Un autre élément éclairant, au fil de l’ouvrage, concerne la définition même du « musée ». De la diversification et de la confusion croissantes qui caractérisent les années 1990, résulte, au moins en partie, la volonté forte de définir juridiquement le musée : après avoir tenté de le faire par le structurel autour de 1987 (p. 283), c’est la notion de « service public » qui s’impose, avec des enchâssements bien spécifiques liés à la diversité des types de musée (en termes de tutelle, de collections, de périmètre). In fine, les contributions réunies dans la Partie III, intitulée « Cartographie d’une loi », tendent à pointer une série d’écarts : entre le droit dur appliqué dans cette loi (qui est en réalité « un acte de police administrative visant à permettre à l’État d’exercer un contrôle scientifique et technique sur les institutions », p. 295) et le « droit souple » qui est connoté par les usages autour de la loi et en particulier l’usage (non-adéquat, au regard des définitions et des pratiques antérieures et parallèles) du terme de « label » pour désigner ce qui est bien autre chose : un agrément unificateur, une catégorie limitante, un ensemble de normes et de contraintes : à l’opposé, en réalité, de la forme positive de contractualisation non (ultra)contraignante impliquée par le processus de labellisation.
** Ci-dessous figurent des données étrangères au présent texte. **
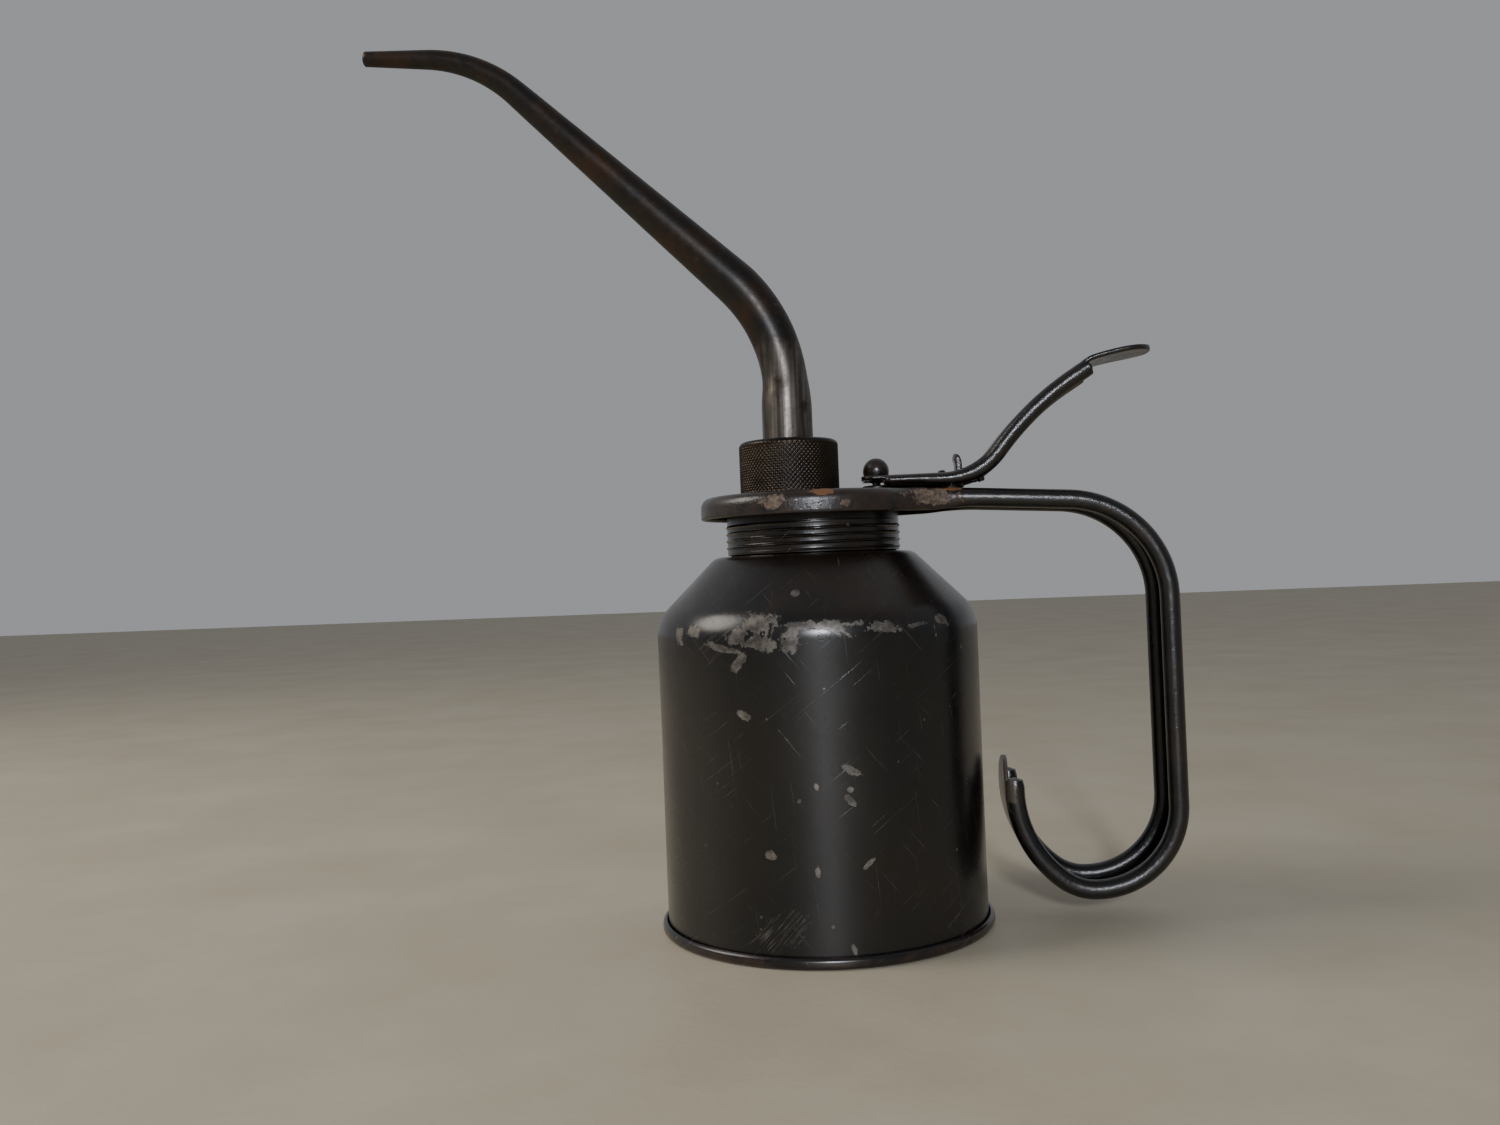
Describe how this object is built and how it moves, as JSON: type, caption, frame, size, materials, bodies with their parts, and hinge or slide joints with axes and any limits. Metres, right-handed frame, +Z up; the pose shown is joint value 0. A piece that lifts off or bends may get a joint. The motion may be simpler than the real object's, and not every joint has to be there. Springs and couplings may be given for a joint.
{
  "type": "thumb-pump oil can",
  "caption": "Sheet-steel oil can with a screw cap, J-shaped hand grip, rocking thumb lever that works a lift pump, and a long bent tapered spout.",
  "frame": {"origin": "the can's axis at the level of the surface it stands on, at the centre of the foot rim", "axes": "+Z up along the can's axis, +X from the can towards the hand grip (the spout leans towards -X), +Y completes the right-handed frame"},
  "size_m": [0.1883, 0.078, 0.2148],
  "materials": {
    "japan_black": "glossy black stoved japan enamel over sheet steel, oily, chipped to bare steel along the shoulder",
    "worn_black": "black japan worn brown on its edges, with tan and orange chips and old oil",
    "bronze_brown": "knurled brass darkened to bronze brown by oil",
    "aged_steel": "drawn steel tube with a dark brown oxide skin, bare grey near its foot",
    "pump_brass": "turned brass, oily",
    "bright_steel": "ground steel, oily",
    "gasket_fibre": "red vulcanised fibre sheet, oil-soaked",
    "cup_leather": "oil-soaked leather"
  },
  "bodies": {
    "can": {"can_body": "japan_black", "base_plate": "japan_black"},
    "cap": {"screw_cap": "japan_black", "cap_gasket": "gasket_fibre", "handle_plate": "worn_black", "fulcrum_hook": "worn_black", "fulcrum_rivet": "worn_black", "pump_head": "pump_brass", "head_gasket": "gasket_fibre", "pump_barrel": "pump_brass", "inlet_seat": "pump_brass", "suction_tube": "pump_brass", "gland_nut": "aged_steel", "gland_packing": "gasket_fibre", "spout_boss": "pump_brass", "pump_spring": "bright_steel", "outlet_spring": "bright_steel"},
    "lever": {"thumb_lever": "worn_black"},
    "plunger": {"plunger_rod": "bright_steel", "ball_knob": "worn_black", "piston": "pump_brass", "piston_cup": "cup_leather", "piston_nut": "pump_brass"},
    "inlet_valve": {"inlet_ball": "bright_steel"},
    "outlet_valve": {"outlet_ball": "bright_steel"},
    "nut": {"spout_nut": "bronze_brown"},
    "spout": {"spout_tube": "aged_steel", "spout_ferrule": "aged_steel", "spout_washer": "gasket_fibre"}
  },
  "joints": [
    {"name": "cap_unscrew", "type": "hinge", "parent": "can", "child": "cap", "pos_m": [0, 0, 0.092], "axis": [0, 0, 1], "continuous": true},
    {"name": "lever_rock", "type": "hinge", "parent": "cap", "child": "lever", "pos_m": [0.0365, 0, 0.101], "axis": [0, 1, 0], "range_deg": [0, 20], "stiffness_Nm_per_rad": 0.6, "springref_deg": -8.59},
    {"name": "plunger_lift", "type": "slide", "parent": "cap", "child": "plunger", "axis": [0, 0, 1], "range_m": [0, 0.0087], "deforming": ["pump_spring"]},
    {"name": "inlet_valve_lift", "type": "slide", "parent": "cap", "child": "inlet_valve", "axis": [0, 0, 1], "range_m": [0, 0.0008]},
    {"name": "outlet_valve_lift", "type": "slide", "parent": "cap", "child": "outlet_valve", "axis": [0, 0, 1], "range_m": [0, 0.0008], "deforming": ["outlet_spring"]},
    {"name": "nut_turn", "type": "hinge", "parent": "cap", "child": "nut", "pos_m": [-0.005, 0, 0.108], "axis": [0, 0, 1], "continuous": true},
    {"name": "spout_swivel", "type": "hinge", "parent": "cap", "child": "spout", "pos_m": [-0.005, 0, 0.112], "axis": [0, 0, 1], "continuous": true}
  ],
  "couplings": [
    {"joint": "plunger_lift", "follows": "lever_rock", "m_per_rad": 0.0245}
  ]
}
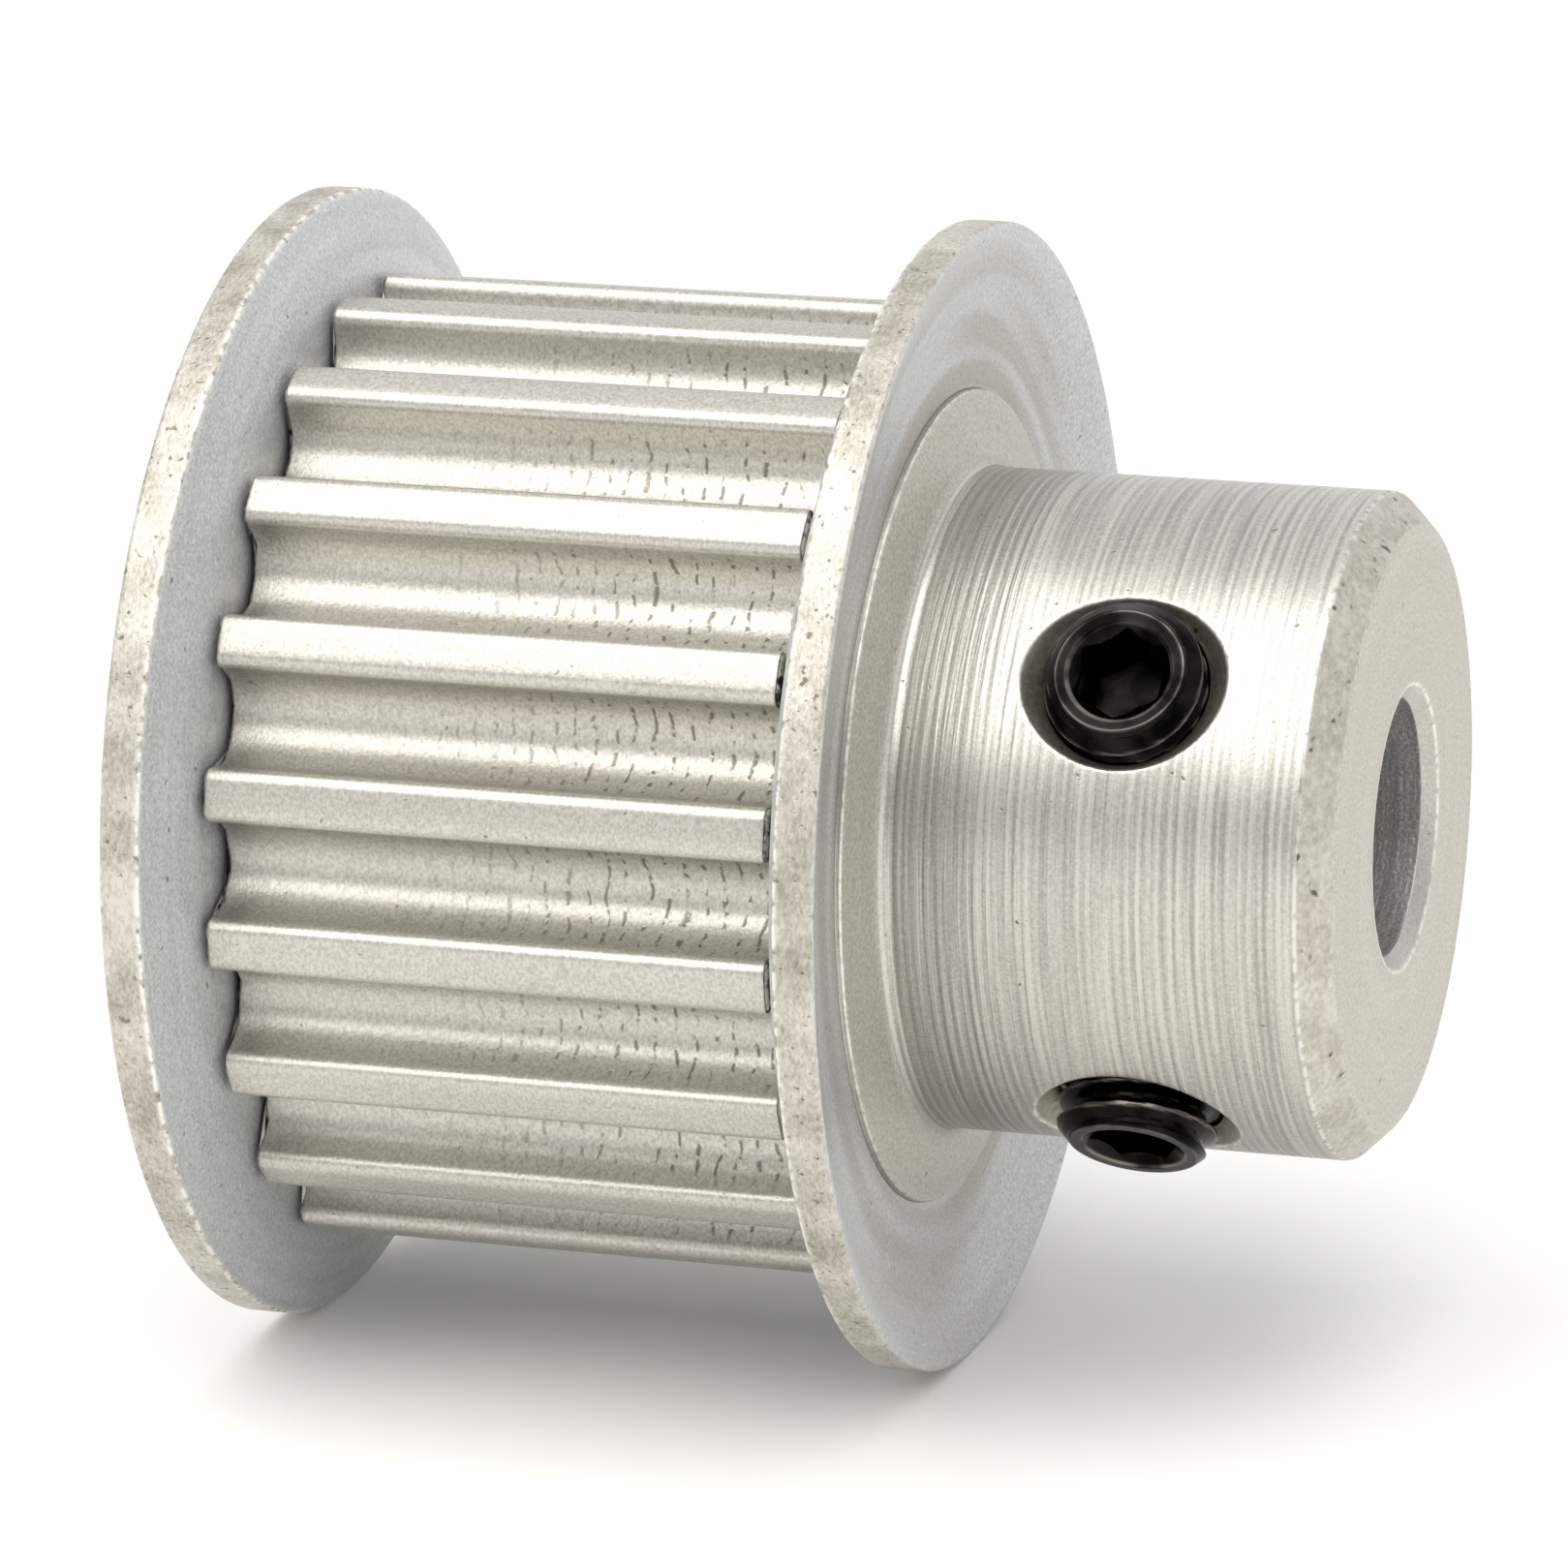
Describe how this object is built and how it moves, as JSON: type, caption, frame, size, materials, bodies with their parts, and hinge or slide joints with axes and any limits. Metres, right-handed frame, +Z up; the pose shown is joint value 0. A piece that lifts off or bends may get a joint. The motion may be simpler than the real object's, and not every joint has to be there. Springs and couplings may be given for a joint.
{
  "type": "timing belt pulley",
  "caption": "Flanged toothed pulley for a timing belt, with a round hub clamped to its shaft by socket set screws.",
  "frame": {"origin": "on the bore axis, in the middle of the belt's track between the flanges", "axes": "+X along the bore towards the hub's end, +Z up, -Y towards the side that the set screws face"},
  "size_m": [0.0361, 0.036, 0.036],
  "materials": {
    "pulley_body": "natural aluminium, turned and hobbed, fine turning marks on the hub",
    "flange": "natural aluminium sheet, matte, with a rough cut rim",
    "set_screw": "black oxide alloy steel, lightly oiled"
  },
  "bodies": {
    "pulley": {"pulley_body": "pulley_body", "rear_flange": "flange", "front_flange": "flange"},
    "upper_screw": {"upper_set_screw": "set_screw"},
    "lower_screw": {"lower_set_screw": "set_screw"}
  },
  "joints": [
    {"name": "upper_screw_travel", "type": "slide", "parent": "pulley", "child": "upper_screw", "axis": [0, -0.809, 0.5878], "range_m": [-0.00095, 0.0032]},
    {"name": "lower_screw_travel", "type": "slide", "parent": "pulley", "child": "lower_screw", "axis": [0, -0.5878, -0.809], "range_m": [-0.0012, 0.0032]}
  ]
}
En creux, cette question permet aussi d’aborder une autre histoire des relations entre État et collectivités territoriales, non exempte de tensions (contrôle de l’État versus autonomie des collectivités et des établissements), de contradictions (domanialité publique renforcée et nouvelles possibilités de transferts de propriété) et d’impensés, pour reprendre le titre donné à la cinquième et dernière partie de l’ouvrage qui passe en revue certains points épineux de la vie contemporaine des musées pour lesquels la loi de 2002 est une « occasion manquée » : la question de la circulation juridique des œuvres (p. 523), celle des restitutions, liées aux spoliations survenues durant la Seconde Guerre mondiale ou à des collections sensibles, ou encore la question des enjeux économiques, et plus largement de l’intégration des institutions muséales aux dynamiques territoriales en matière d’emplois, de revenus et d’attractivité (p. 583).

Cet ouvrage aura sans nul doute une double utilité pour les historiennes et historiens du patrimoine culturel : comme somme de référence, il compile et analyse les principales sources autour de cette loi qui marque un jalon important dans la périodisation de l’histoire des musées en France ; comme bilan provisoire, 20 ans après l’adoption de la loi, il est aussi une invitation à poursuivre certains pans de l’enquête, notamment sur le local (quelle anticipation et quels effets de la mise en œuvre de cette loi ?) et l’international (quel impact sur les circulations d’objets, de pratiques et d’idées ?).

1 Cf. Mémoloi, Programme de recherche sur la mémoire des grandes lois patrimoniales, https://memoloi.hypotheses.org/.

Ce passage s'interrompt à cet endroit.